Unlike Setlock, she's pretty positive about her days in food service.

Waitressing is a good job when you're pursuing other options, Mode says. "But it can wear on your ego. It's definitely hard that way. But there's something kind of fun about it. The anthropology is a hoot; it's pretty interesting to observe what's going on."

Those observations made for inspiration and material for her play.

"When I first started waiting tables in New York, I knew there was a restaurant play somewhere," says Mode, whose TV writing credits include children's shows for Disney, HBO and Nickelodeon, and, more recently, "Cosby."

Mode and Setlock traded restaurant stories, with Setlock creating different voices. "The characters sprung from our conversations," Mode says.

"We answered the phones together for a short time," Setlock says. "We noticed that there were certain archetypes that kept showing up."

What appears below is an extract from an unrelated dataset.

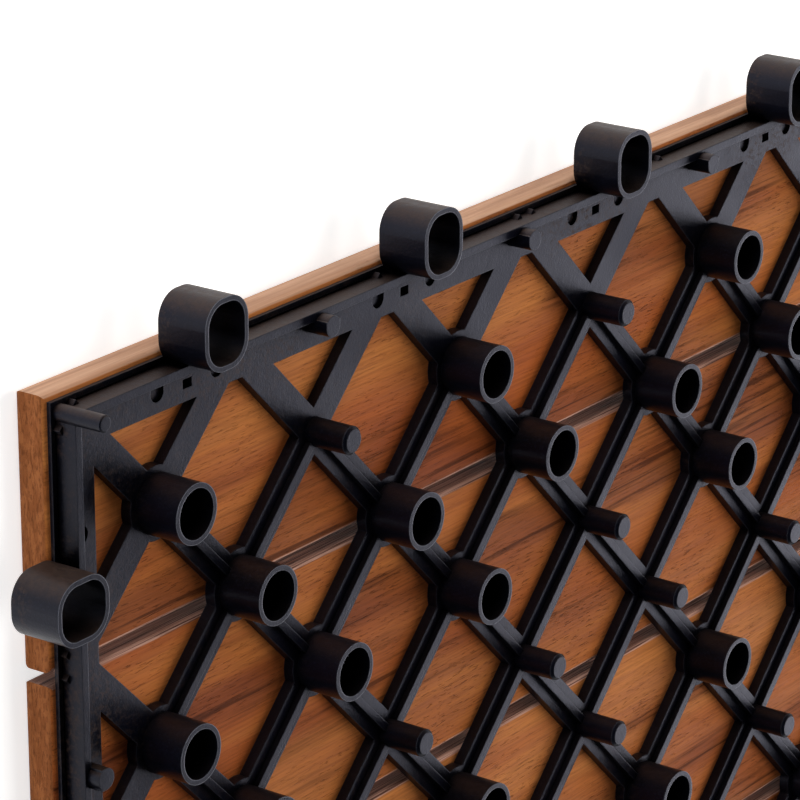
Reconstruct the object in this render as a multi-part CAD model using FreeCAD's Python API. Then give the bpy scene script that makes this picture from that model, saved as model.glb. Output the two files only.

Sometimes Setlock came up with a voice, and Mode would write the character. Other times, Mode would come up with a character and ask Setlock if he could do the voice.

"She's responsible for the story," says Setlock, a Cleveland native and Kent State graduate who lives on New York's Upper West Side. "If I would have written it, it would have been just a bunch of goofy phone calls. She did a great job of showing what this guy wants and needs and navigating through this obstacle course of freaks."


While the restaurant years provided the comedic grist for "Fully Committed," Mode's theater years helped her move from the small screen to the stage.

"I don't think I would have had the courage to write a play had I not been around so much theater," she says.

"Fully Committed" director Nicholas Martin, now in rehearsals for "Dead End" at the Huntington Theater in Boston, says he really wasn't planning to direct a solo piece. "I'm not into one-person shows," he says.

But he changed his mind after attending a reading.